### INFORMATION SUPPLIED:
__________________________________________________

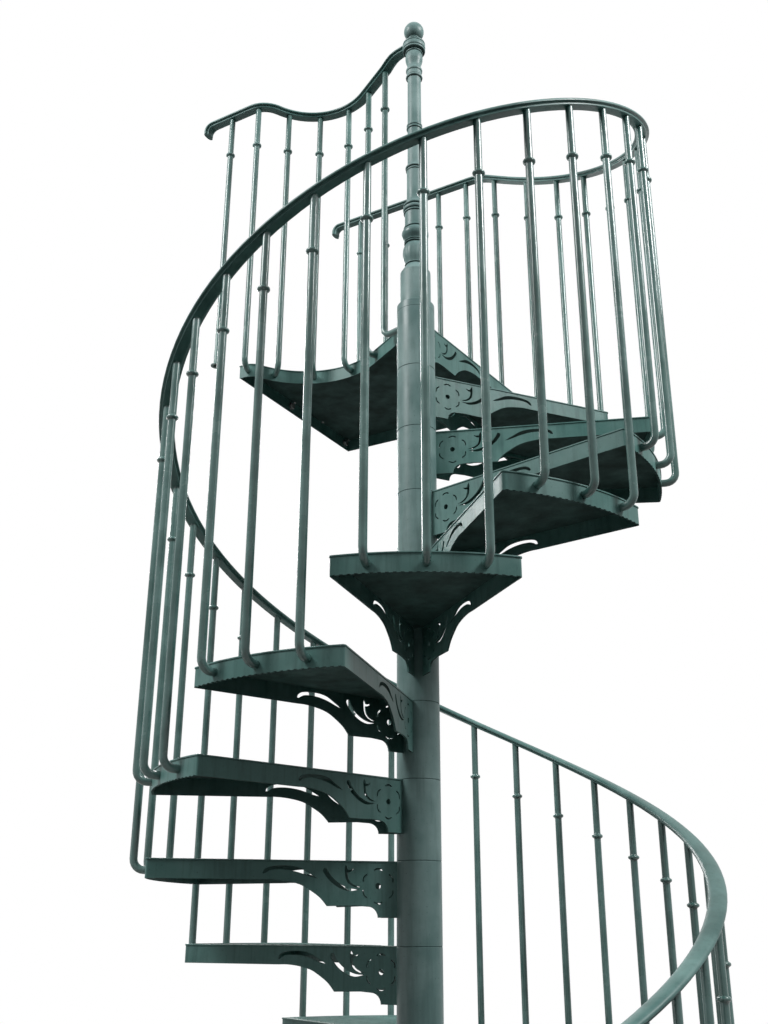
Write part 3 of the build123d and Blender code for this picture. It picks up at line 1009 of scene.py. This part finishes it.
def column_mesh():
    """Stacked cast sleeves: a long tube with a fine groove where each sits on the next."""
    size = sizes()
    outer = size.column_radius
    inner = outer - size.column_wall
    profile = [(inner, COLUMN_BOX[0].z), (outer, COLUMN_BOX[0].z)]
    for number in range(1, TREAD_COUNT + 1):
        z = number * size.rise
        profile += [(outer, z - size.seam), (outer - size.seam, z), (outer, z + size.seam)]
    profile += [(outer, size.landing_height), (inner, size.landing_height)]
    return turned_piece(profile, 72, closed=True)


def bead(height, thickness, neck, bulge, steps=6):
    """Half-round ring of a turned post, as radius and height in millimetres."""
    return [
        (neck + (bulge - neck) * sin(pi * step / steps),
         height - thickness / 2 * cos(pi * step / steps)) for step in range(steps + 1)]


def newel_profile():
    """Turned newel above its sleeve, as radius and height above the landing in millimetres."""
    lower_bulge = [
        (30.5, 178), (33, 186), (37, 198), (39, 211), (39, 226), (36.5, 238), (32, 246),
        (30.5, 249)]
    upper_bulge = [
        (31, 264), (35, 270), (40, 278), (42.3, 286), (41.4, 295), (37.5, 302), (33.5, 306)]
    vase = [
        (24, 951), (23, 960), (23.4, 968), (26, 978), (28.6, 988), (29.2, 1000), (28, 1010),
        (25.6, 1016)]
    neck = [(32, 1063), (24.5, 1066), (19, 1069), (17, 1073), (17, 1079)]
    return [
        (0, 139), (45.6, 139), (46.8, 140.4), (46.8, 143), (44, 147.5), (36.5, 160), (32, 167.5),
        (30, 171), *bead(174.5, 6, 30, 33.5),
        *smooth_line(lower_bulge, 3), *bead(253, 6, 30.5, 35), *bead(260, 6, 30.5, 35),
        *smooth_line(upper_bulge, 3), *bead(310, 7, 33, 36.5),
        (33, 315), (32.4, 330), (32.4, 352), (33, 362),
        *bead(368, 7, 33, 36.5), *bead(381, 15, 33, 38.5, 8), *bead(396, 10, 32, 37),
        (31, 402), (28, 410), (26.6, 418), (26, 440), (25.6, 500), (26.2, 528),
        *bead(533, 7, 26, 28.6), *bead(543, 9, 26, 30.4),
        (25, 549), (23.6, 556), (23.2, 570), (23, 640), (23, 694),
        *bead(702, 10, 23, 26.6), *bead(713, 10, 23, 26),
        (22.8, 722), (22.4, 760), (22.2, 880), (22.4, 906), *bead(915, 11, 22.8, 28.3),
        (25, 922), (24.6, 930), (25, 936), *bead(944, 12, 25, 27.8),
        *smooth_line(vase, 3), *bead(1020, 6, 25.6, 29), *bead(1030, 9, 34.6, 38.2),
        *bead(1045, 17, 36.4, 38.6, 8), *bead(1058, 8, 35, 38.2),
        *smooth_line(neck, 3), *bead(1083, 6, 17, 20.4), (16, 1087), (0, 1087)]


def newel_mesh():
    """The turned post, with shallow upright flutes drawn into its lower bulge."""
    base = sizes().landing_height
    profile = [(radius * MM, base + height * MM) for radius, height in newel_profile()]
    mesh = turned_piece(profile, 64)
    low, high = (base + height * MM for height in FLUTED)
    for vert in mesh.verts:
        if low < vert.co.z < high:
            depth = FLUTE_DEPTH * sin(pi * (vert.co.z - low) / (high - low))
            hollow = abs(sin(FLUTES / 2 * atan2(vert.co.y, vert.co.x))) ** 0.6
            vert.co.xy *= min(1.0, 1 - depth * hollow + depth * 0.5)
    return mesh


def newel_sleeve_mesh():
    """Plain sleeve round the newel's foot on a boss as wide as the column, its edges eased."""
    size = sizes()
    low, high = (corner.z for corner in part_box("newel_sleeve"))
    outer = size.sleeve_radius
    inner = outer - SLEEVE_WALL
    boss = size.column_radius
    ease = SLEEVE_EASE
    step = low + size.boss_height
    return turned_piece([
        (inner, low), (boss - ease, low), (boss, low + ease), (boss, step - 2 * ease),
        (boss - 2 * ease, step), (outer + ease, step), (outer, step + ease),
        (outer, high - ease), (outer - ease, high), (inner, high)], 64, closed=True)


def ball_mesh():
    radius = sizes().ball_radius
    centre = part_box("ball_finial")[1].z - radius
    profile = [
        (radius * sin(pi * share), -radius * cos(pi * share)) for share in shares(24)[1:-1]]
    return turned_piece([(0, -radius), *profile, (0, radius)], 48, raised(centre))


# Bolts and screws

ANCHOR_CIRCLE = 120 * MM
ANCHOR_STUD = 14 * MM
SLAB_BOLTS_Y = (290 * MM, 650 * MM)
SLAB_BOLT_DROP = 24 * MM
SCREWS_X = -659 * MM
SCREWS_Y = (305 * MM, 488 * MM, 671 * MM)
BOLT_SHARP = radians(25)


def hex_bolt(mesh, place, stud=0.0):
    """Bolt head on a washer, along the place's z; a stud stands out of it where it is a nut."""
    washer_radius, washer_height = 14 * MM, 2.5 * MM
    head_radius, head_height = 19 * MM / sqrt(3), 8 * MM
    z = 0.0
    for sides, foot, top, height in (
            (24, washer_radius, washer_radius, washer_height),
            (6, head_radius, head_radius, head_height),
            (16, 6 * MM, 5 * MM, stud)):
        if height:
            bmesh.ops.create_cone(
                mesh, cap_ends=True, segments=sides, radius1=foot, radius2=top, depth=height,
                matrix=place @ raised(z + height / 2))
        z += height


def pan_head(mesh, place):
    """Domed screw head at the place, standing along its z."""
    radius, height = 5.5 * MM, 4 * MM
    dome = arc((0, 0), radius, 0, pi / 2, 4)
    join(mesh, turned_piece([(0, 0)] + [(x, y * height / radius) for x, y in dome], 14, place))


# Operators

class STAIR_OT_base(bpy.types.Operator):
    """Paint the base plate and set its four anchor nuts"""

    bl_idname = "stair.base"
    bl_label = "Base plate"

    def execute(self, context):
        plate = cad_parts["base_plate"]
        plate.data.materials.clear()
        plate.data.materials.append(casting_paint())
        mesh = bmesh.new()
        for number in range(4):
            point = polar(ANCHOR_CIRCLE, pi / 4 + number * pi / 2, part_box("base_plate")[1].z)
            hex_bolt(mesh, Matrix.Translation(point), ANCHOR_STUD)
        finish_piece(mesh, "anchor_nuts", zinc_plated(), sharp=BOLT_SHARP)
        return {"FINISHED"}


class STAIR_OT_column(bpy.types.Operator):
    """Stack the sleeves of the central column"""

    bl_idname = "stair.column"
    bl_label = "Column"

    def execute(self, context):
        finish_piece(column_mesh(), "column_sleeves", column_paint(), ["column"])
        return {"FINISHED"}


class STAIR_OT_treads(bpy.types.Operator):
    """Cast the treads with their rims and pierced side brackets"""

    bl_idname = "stair.treads"
    bl_label = "Treads"

    def execute(self, context):
        pattern = tread_mesh()
        for number in range(1, TREAD_COUNT + 1):
            mesh = pattern.copy()
            bmesh.ops.transform(mesh, matrix=tread_place(number), verts=mesh.verts)
            name = f"tread_{number:02d}"
            finish_piece(mesh, f"cast_{name}", casting_paint(), [name])
        pattern.free()
        return {"FINISHED"}


class STAIR_OT_landing(bpy.types.Operator):
    """Cast the landing with its scalloped front, and its bolts and screws"""

    bl_idname = "stair.landing"
    bl_label = "Landing"

    def execute(self, context):
        size = sizes()
        mesh = landing_mesh()
        bmesh.ops.transform(mesh, matrix=raised(size.landing_height), verts=mesh.verts)
        finish_piece(mesh, "cast_landing", casting_paint(), ["landing_platform"])
        bolts = bmesh.new()
        inside = size.lip + size.cast_wall - landing_reach()
        for y in SLAB_BOLTS_Y:
            point = Vector((inside, y, size.landing_height - SLAB_BOLT_DROP))
            hex_bolt(bolts, Matrix.Translation(point) @ Matrix.Rotation(pi / 2, 4, "Y"))
        for y in SCREWS_Y:
            point = Vector((SCREWS_X, y, size.landing_height - size.top_thickness))
            pan_head(bolts, Matrix.Translation(point) @ Matrix.Rotation(pi, 4, "X"))
        finish_piece(bolts, "slab_bolts", zinc_plated(), sharp=BOLT_SHARP)
        return {"FINISHED"}


class STAIR_OT_balusters(bpy.types.Operator):
    """Bend and set the balusters of the flights and the landing"""

    bl_idname = "stair.balusters"
    bl_label = "Balusters"

    def execute(self, context):
        meshes = {}
        per_flight = TREAD_COUNT // FLIGHTS
        for flight in range(FLIGHTS):
            mesh = meshes[f"balusters_flight_{flight + 1}"] = bmesh.new()
            for step in range(per_flight):
                tread_bars(mesh, flight * per_flight + step + 1)
        meshes["landing_front_balusters"] = front_bars_mesh()
        meshes["landing_far_balusters"] = far_bars_mesh()
        for node, mesh in meshes.items():
            finish_piece(mesh, f"round_{node}", bar_paint(), [node])
        return {"FINISHED"}


class STAIR_OT_handrails(bpy.types.Operator):
    """Run the moulded handrail up the helix and round the landing"""

    bl_idname = "stair.handrails"
    bl_label = "Handrails"

    def execute(self, context):
        meshes = {f"handrail_{number + 1}": handrail_mesh(number) for number in range(FLIGHTS)}
        meshes["landing_far_rail"] = far_rail_mesh()
        meshes["landing_front_rail"] = front_rail_mesh()
        for node, mesh in meshes.items():
            finish_piece(mesh, f"moulded_{node}", shaded_rail_paint(), [node])
        return {"FINISHED"}


class STAIR_OT_newel(bpy.types.Operator):
    """Turn the newel with its rings, its sleeve and its ball"""

    bl_idname = "stair.newel"
    bl_label = "Newel"

    def execute(self, context):
        for mesh, name, slot, node in (
                (newel_sleeve_mesh(), "plain_sleeve", "column_paint", "newel_sleeve"),
                (newel_mesh(), "turned_newel", "newel_paint", "newel_post"),
                (ball_mesh(), "ball", "newel_paint", "ball_finial")):
            finish_piece(mesh, name, column_paint(), [node])
        return {"FINISHED"}


class STAIR_OT_stage(bpy.types.Operator):
    """Lay the pale floor, hang the lamps and set the camera"""

    bl_idname = "stair.stage"
    bl_label = "Stage"

    def execute(self, context):
        lay_floor()
        light_world()
        soft_lamp("key_lamp", (-2.4, -3.2, 6.2), (0, 0, 3.8), 2.0, 230)
        soft_lamp("right_lamp", (3.8, 0.2, 6.0), (0, 0, 3.9), 1.6, 240)
        soft_lamp("left_back_lamp", (-3.6, 2.8, 5.0), (0, 0, 3.2), 2.2, 160)
        soft_lamp("low_lamp", (-3.4, -3.0, 1.6), (0, 0, 1.4), 1.6, 10)
        aim_camera()
        context.scene.view_settings.view_transform = "Standard"
        return {"FINISHED"}


# Stage

FLOOR_HALF_WIDTH = 12
FLOOR_FADE = (1.6, 6.0)
UNSEEN_FLOOR = "#2c2c2b"
HORIZON_GLOW = 0.03
OVERHEAD_GLOW = 0.8


def looked_at(tree):
    """1 where the eye sees a thing straight, mirrored or through glass, and 0 for its light."""
    path = add_node(tree, "LightPath", {}).node.outputs
    direct = calculated(tree, "MAXIMUM", path["Is Camera Ray"], path["Is Transmission Ray"])
    return calculated(tree, "MAXIMUM", direct, path["Is Glossy Ray"])


def floor_paint():
    """Matt floor paint: pale to the eye, fading into the backdrop, with little light thrown up."""
    material, tree, shader, place = new_material("matt_floor_paint")
    feed(tree, shader, {
        "Base Color": blended(tree, looked_at(tree), colour(UNSEEN_FLOOR), shade("floor")),
        "Roughness": 0.9, "Specular IOR Level": 0.0})
    reach = add_node(tree, "VectorMath", {0: place}, "Value", operation="LENGTH")
    fade = ranged(tree, reach, *FLOOR_FADE, interpolation_type="SMOOTHSTEP")
    from_below = add_node(tree, "NewGeometry", {}, "Backfacing")
    surface = add_node(tree, "MixShader", {
        0: calculated(tree, "MAXIMUM", fade, from_below), 1: shader.outputs["BSDF"],
        2: add_node(tree, "BsdfTransparent", {})})
    feed(tree, tree.nodes["Material Output"], {"Surface": surface})
    return material


def lay_floor():
    mesh = bmesh.new()
    bmesh.ops.create_grid(mesh, x_segments=1, y_segments=1, size=FLOOR_HALF_WIDTH)
    floor = add_mesh("floor", mesh, floor_paint())


def light_world():
    """Soft sky: white to the eye, and for the light on the object bright overhead, dim below."""
    world = bpy.data.worlds.new("soft_sky")
    bpy.context.scene.world = world
    world.use_nodes = True
    tree = world.node_tree
    looking = add_node(tree, "TexCoord", {}, "Generated")
    height = add_node(tree, "SeparateXYZ", {"Vector": looking}, "Z")
    glow = ranged(tree, height, 0.0, 1.0, HORIZON_GLOW, OVERHEAD_GLOW)
    feed(tree, tree.nodes["Background"], {
        "Color": (1, 1, 1, 1), "Strength": between(tree, looked_at(tree), glow, 1.0)})


def soft_lamp(name, place, target, size, power):
    lamp = bpy.data.lights.new(name, "AREA")
    lamp.shape = "DISK"
    lamp.size = size
    lamp.energy = power
    holder = add_object(name, lamp)
    holder.location = place
    aim = Vector(target) - Vector(place)
    holder.rotation_euler = aim.to_track_quat("-Z", "Y").to_euler()


def aim_camera():
    """Low camera before the stair that looks up at it, as in the reference view."""
    yaw, pitch, roll = radians(30.238), radians(21.006), radians(0.299)
    forward = direction(yaw + pi / 2, pitch)
    level_right = direction(yaw)
    level_up = level_right.cross(forward)
    right = level_right * cos(roll) + level_up * sin(roll)
    up = level_up * cos(roll) - level_right * sin(roll)
    lens = bpy.data.cameras.new("camera")
    lens.lens = 38.2
    lens.sensor_width = 36
    lens.clip_start = 0.05
    camera = add_object("camera", lens)
    turned = Matrix((right, up, -forward)).transposed().to_4x4()
    turned.translation = (1.3758, -2.5469, 1.6395)
    camera.matrix_world = turned
    bpy.context.scene.camera = camera


class STAIR_PT_panel(bpy.types.Panel):
    """Lists the pieces of the staircase with their sizes and colours"""

    bl_idname = "STAIR_PT_panel"
    bl_label = "Staircase"
    bl_space_type = "VIEW_3D"
    bl_region_type = "UI"
    bl_category = "Staircase"

    def draw(self, context):
        layout = self.layout
        for operator in OPERATORS:
            layout.operator(operator.bl_idname)
        for group in (context.scene.stair_sizes, context.scene.stair_colours):
            box = layout.box()
            for name in group.__annotations__:
                box.prop(group, name)


OPERATORS = (
    STAIR_OT_base, STAIR_OT_column, STAIR_OT_treads, STAIR_OT_landing, STAIR_OT_balusters,
    STAIR_OT_handrails, STAIR_OT_newel, STAIR_OT_stage)
CLASSES = (StairSizes, StairColours, *OPERATORS, STAIR_PT_panel)


def register():
    for kind in CLASSES:
        bpy.utils.register_class(kind)
    bpy.types.Scene.stair_sizes = bpy.props.PointerProperty(type=StairSizes)
    bpy.types.Scene.stair_colours = bpy.props.PointerProperty(type=StairColours)


def unregister():
    del bpy.types.Scene.stair_colours
    del bpy.types.Scene.stair_sizes
    for kind in reversed(CLASSES):
        bpy.utils.unregister_class(kind)


def main():
    register()
    bpy.ops.stair.base()
    bpy.ops.stair.column()
    bpy.ops.stair.treads()
    bpy.ops.stair.landing()
    bpy.ops.stair.balusters()
    bpy.ops.stair.handrails()
    bpy.ops.stair.newel()
    bpy.ops.stair.stage()


if __name__ == "__main__":
    main()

__________________________________________________

### INSTRUCTIONS FOR THE TASK:
In the listing above, how many lines hold the word "centre"? Give the number and nothing more.

### WRITTEN SOLUTION:
2